В этом примере можно увидеть как собственный чрезмерный стыд, во-первых, компенсируется в высоких требованиях к себе и в достижении общественного признания с одновременной проекцией стыда на материнский образ. Во-вторых, можно наблюдать, как в результате терапии очищается внутренний материнский объект. 

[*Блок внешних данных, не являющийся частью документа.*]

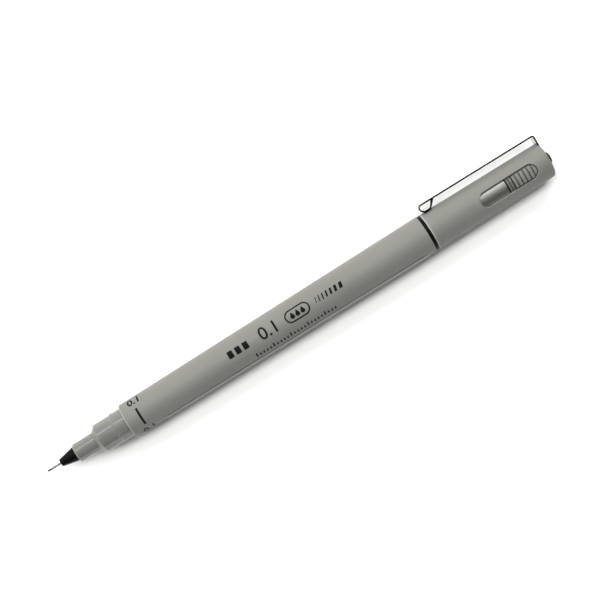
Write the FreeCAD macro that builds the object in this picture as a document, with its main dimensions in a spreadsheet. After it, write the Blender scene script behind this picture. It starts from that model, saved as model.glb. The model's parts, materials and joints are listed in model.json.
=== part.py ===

Другая уже сказочная история от А.С. Пушкина повествует о герое, который согласно универсальному сюжету оказывается отверженным и униженным в самом раннем возрасте. На грани жизни и смерти он противостоит стихии в виде моря, звезд, но рядом с ним оказывается его мать. Та в свою очередь пораженная горем ведет себя не лучшим образом и не может служить младенцу хорошим контейнером для защиты от архетипических переживаний.

Спасительным и дающим надежду остается, во-первых, то, что мать и младенец все же находятся вместе в одном пространстве (защиты самости) и, во-вторых, что это история о герое, который должен родиться повторно и обязательно достичь своей славы.

Родила царица в ночь
Не то сына, не то дочь;
Не мышонка, не лягушку,
А неведому зверюшку».

 «Царь велит своим боярам,
Времени не тратя даром,
И царицу и приплод
Тайно бросить в бездну вод».

«В синем небе звезды блещут,
В синем море волны хлещут;
Туча по небу идет,
Бочка по морю плывет.

В синем небе звезды блещут,
В синем море волны хлещут;
Туча по небу идет,
Бочка по морю плывет.

Словно горькая вдовица,
Плачет, бьется в ней царица;
И растет ребенок там
Не по дням, а по часам.

День прошел, царица вопит...
А дитя волну торопит:
«Ты, волна моя, волна!
Ты гульлива и вольна;

Плещешь ты, куда захочешь,
Ты морские камни точишь,
Топишь берег ты земли,
Подымаешь корабли —
Не губи ты нашу душу:
Выплесни ты нас на сушу!»

И послушалась волна:
Тут же на берег она
Бочку вынесла легонько
И отхлынула тихонько.

Мать с младенцем спасена;
Землю чувствует она.
Но из бочки кто их вынет?
Бог неужто их покинет?

Сын на ножки поднялся,
В дно головкой уперся,
Понатужился немножко:
«Как бы здесь на двор окошко
Нам проделать?» — молвил он,
Вышиб дно и вышел вон»

На этом проблемы стыда не исчезают навсегда, но мы уже видим, что ядовитый младенческий стыд отступил и человек вышел в жизнь.